The 2015 conference will anchor B.C.'s status as a leader in HIV/AIDS treatment and prevention, organizers say
Vancouver was selected last week to host the 8th International AIDS Society (IAS) conference on HIV pathogenesis, treatment and prevention in 2015.
The IAS conference brings together scientists, doctors, public health experts and community leaders to examine developments in HIV/AIDS science and explore applications for new discoveries.
According to IAS, Vancouver was selected to host the conference after an evaluation of candidate cities based on three main criteria: impact on the epidemic, sufficient infrastructure and freedom of movement and travel for people living with HIV and AIDS.
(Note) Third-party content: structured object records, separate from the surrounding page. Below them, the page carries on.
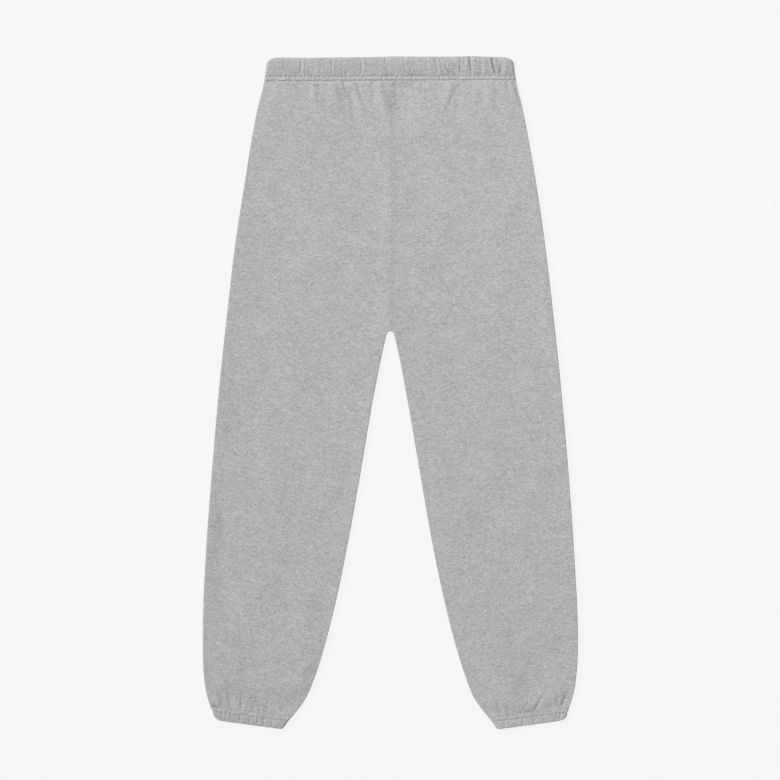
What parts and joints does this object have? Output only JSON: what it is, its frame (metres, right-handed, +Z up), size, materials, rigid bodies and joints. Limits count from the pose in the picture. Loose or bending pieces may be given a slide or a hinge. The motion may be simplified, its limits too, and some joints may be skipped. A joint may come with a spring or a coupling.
{
  "type": "jogger sweatpants",
  "caption": "Fleece jogger sweatpants laid flat with the back up, with wide legs gathered into an elastic waistband and elastic ankle casings.",
  "frame": {"origin": "on the surface that the sweatpants lie on, under the middle of their outline", "axes": "+Y towards the waistband, +Z up away from the surface, through the front and then the back; the wearer's left is at -X"},
  "size_m": [0.5805, 1.0409, 0.01],
  "materials": {
    "fleece": "heather grey brushed-back fleece with fine lighter and darker flecks, matte with a soft nap",
    "casing_fleece": "the same fleece, folded over elastic and gathered by it"
  },
  "bodies": {
    "root": {"back_left": "fleece", "back_right": "fleece", "front_left": "fleece", "front_right": "fleece", "waistband": "casing_fleece", "cuff_left": "casing_fleece", "cuff_right": "casing_fleece"}
  },
  "joints": []
}
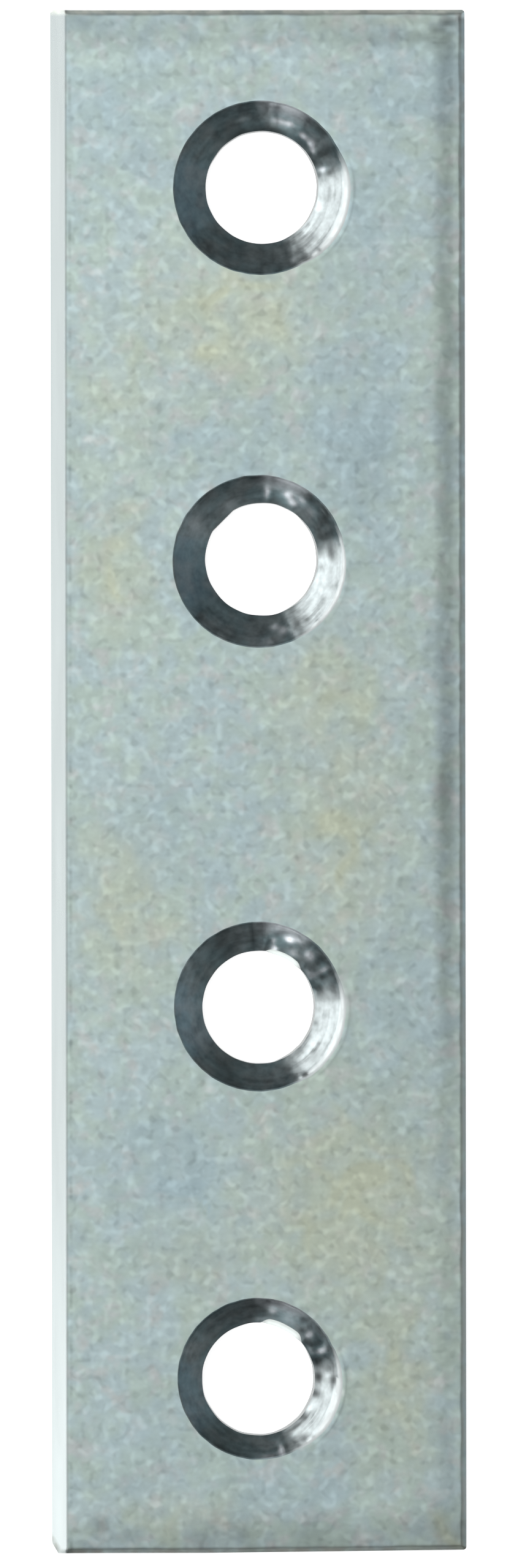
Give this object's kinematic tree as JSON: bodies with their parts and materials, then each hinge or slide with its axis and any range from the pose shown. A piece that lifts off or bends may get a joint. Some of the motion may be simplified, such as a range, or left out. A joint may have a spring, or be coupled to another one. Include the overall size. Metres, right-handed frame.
{
  "type": "mending plate",
  "caption": "Flat steel mending plate with countersunk screw holes in a row, for joining two boards end to end.",
  "frame": {"origin": "middle of the flat back face, on the surface that the plate lies on", "axes": "+X across the plate towards the blanked long edge, +Y along the plate towards the deeper countersinks, +Z out of the countersunk face"},
  "size_m": [0.0162, 0.06, 0.002],
  "materials": {
    "zinc_steel": "blue-grey zinc plating with a faint cloudy passivation, fine speckle and brighter cut edges"
  },
  "bodies": {
    "root": {"plate": "zinc_steel"}
  },
  "joints": []
}
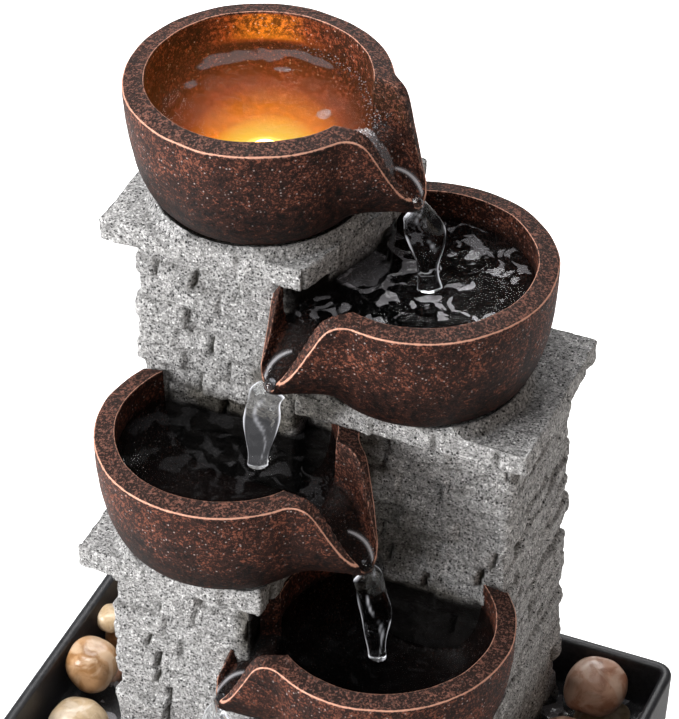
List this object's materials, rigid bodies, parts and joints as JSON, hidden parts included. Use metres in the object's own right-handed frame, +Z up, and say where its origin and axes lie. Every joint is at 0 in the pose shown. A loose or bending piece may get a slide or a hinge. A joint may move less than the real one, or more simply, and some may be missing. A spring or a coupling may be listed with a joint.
{
  "type": "tabletop water fountain",
  "caption": "Tabletop water fountain: stepped stone tower in a black tray, copper-brown bowls pouring into each other, with pump, lit top bowl and river pebbles.",
  "frame": {"origin": "centre of the tray, at the surface that the feet stand on", "axes": "+Z up, the fountain faces -Y, +X to its right as seen from the front"},
  "size_m": [0.216, 0.16, 0.2895],
  "materials": {
    "stone": "matt cast granite-look resin, light grey with black specks",
    "copper_resin": "bronze and copper painted resin, satin, speckled, bright copper edges",
    "tray_black": "satin black moulded plastic",
    "rubber": "matt black rubber",
    "pump_black": "satin black plastic",
    "white_plastic": "satin off-white plastic",
    "magnet": "moulded dark magnet and vanes",
    "ceramic": "polished white ceramic",
    "clear_tube": "translucent soft tube",
    "lamp_lens": "warm glowing lens",
    "pebble_tan": "polished tan river pebble",
    "pebble_rose": "polished rose-brown river pebble"
  },
  "bodies": {
    "base": {"basin_tray": "tray_black", "basin_foot_1": "rubber", "basin_foot_2": "rubber", "basin_foot_3": "rubber", "basin_foot_4": "rubber", "pump_suction_cup_1": "rubber", "pump_suction_cup_2": "rubber", "pump_suction_cup_3": "rubber", "pump_suction_cup_4": "rubber", "pump_housing": "pump_black", "pump_cord_gland": "rubber", "impeller_shaft": "ceramic", "pebble_01": "pebble_tan", "pebble_02": "pebble_rose", "pebble_03": "pebble_tan", "pebble_04": "pebble_rose", "pebble_05": "pebble_tan", "pebble_06": "pebble_rose", "pebble_07": "pebble_tan", "pebble_08": "pebble_rose", "pebble_09": "pebble_tan", "pebble_10": "pebble_rose", "pebble_11": "pebble_tan", "pebble_12": "pebble_rose", "pebble_13": "pebble_tan", "pebble_14": "pebble_rose", "pebble_15": "pebble_tan", "pebble_16": "pebble_rose", "pebble_17": "pebble_tan", "pebble_18": "pebble_rose"},
    "tower": {"column_a": "stone", "column_b": "stone", "column_c": "stone", "column_d": "stone", "cap_slab_a": "stone", "cap_slab_b": "stone", "cap_slab_c": "stone", "cap_slab_d": "stone", "bowl_1": "copper_resin", "bowl_2": "copper_resin", "bowl_3": "copper_resin", "bowl_4": "copper_resin", "supply_tube": "clear_tube", "outlet_nozzle": "pump_black", "outlet_gasket": "rubber", "lamp_housing": "pump_black", "lamp_lens": "lamp_lens", "lamp_gasket": "rubber", "lamp_nut": "white_plastic", "lamp_lead": "pump_black", "lamp_connector": "pump_black"},
    "door": {"pump_door": "stone"},
    "strainer": {"pump_strainer": "pump_black"},
    "dial": {"flow_dial": "white_plastic"},
    "rotor": {"impeller": "magnet"}
  },
  "joints": [
    {"name": "tower_lift", "type": "slide", "parent": "base", "child": "tower", "axis": [0, 0, 1], "range_m": [0, 0.06]},
    {"name": "door_pull", "type": "slide", "parent": "tower", "child": "door", "axis": [0, 1, 0], "range_m": [0, 0.03]},
    {"name": "strainer_pull", "type": "slide", "parent": "base", "child": "strainer", "axis": [0, 1, 0], "range_m": [0, 0.0075]},
    {"name": "flow_dial_turn", "type": "hinge", "parent": "strainer", "child": "dial", "pos_m": [-0.0405, 0.0506, 0.0326], "axis": [0, 1, 0], "range_deg": [-60, 60]},
    {"name": "impeller_spin", "type": "hinge", "parent": "base", "child": "rotor", "pos_m": [-0.0405, 0.041, 0.0256], "axis": [0, 1, 0], "continuous": true}
  ]
}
IAS 2015 Chair Dr. Chris Beyrer, professor of epidemiology and international health at Johns Hopkins University, recognized B.C.'s leadership in HIV/AIDS treatment and prevention.
"[B.C.] is making significant inroads against HIV and AIDS and providing best practices to implement in Canada and the rest of the world," he said.
Vancouver's seek-and-treat HIV testing and treatment programs and supervised injection site have spurred decreases in morbidity and new HIV cases. Between 1996 and 2010 B.C. saw a 60 per cent decrease in new HIV diagnoses, according to the BC Centre for Excellence in HIV/AIDS
Vancouver is also home to the British Columbia Centre for Excellence in HIV/AIDS at St. Paul's Hospital, which is recognized along with director Dr. Julio Montaner, as a vital contributor in the fight against the spread of HIV/AIDS.
During clinical trials in 1996 Montaner's team pioneered a triple-drug therapy—highly active antiretroviral therapy—which set the gold standard for HIV treatment around the word. This development was introduced at the last IAS conference held in Vancouver in 1996.
In a statement, B.C. Premier Christy Clark said that B.C. has been progressive in response to the HIV crisis and remains committed to bringing science and policy together.
The 2015 conference will be organized by the IAS in partnership with the University of British Columbia's Division of AIDS based at St. Paul's Hospital, and is expected to draw some 6,000 delegates.
According to the Joint United Nations Programme on HIV/AIDS (UNAIDS), an estimated 3,300 Canadians are diagnosed with HIV every year, adding to the 65,000 living with HIV in this country.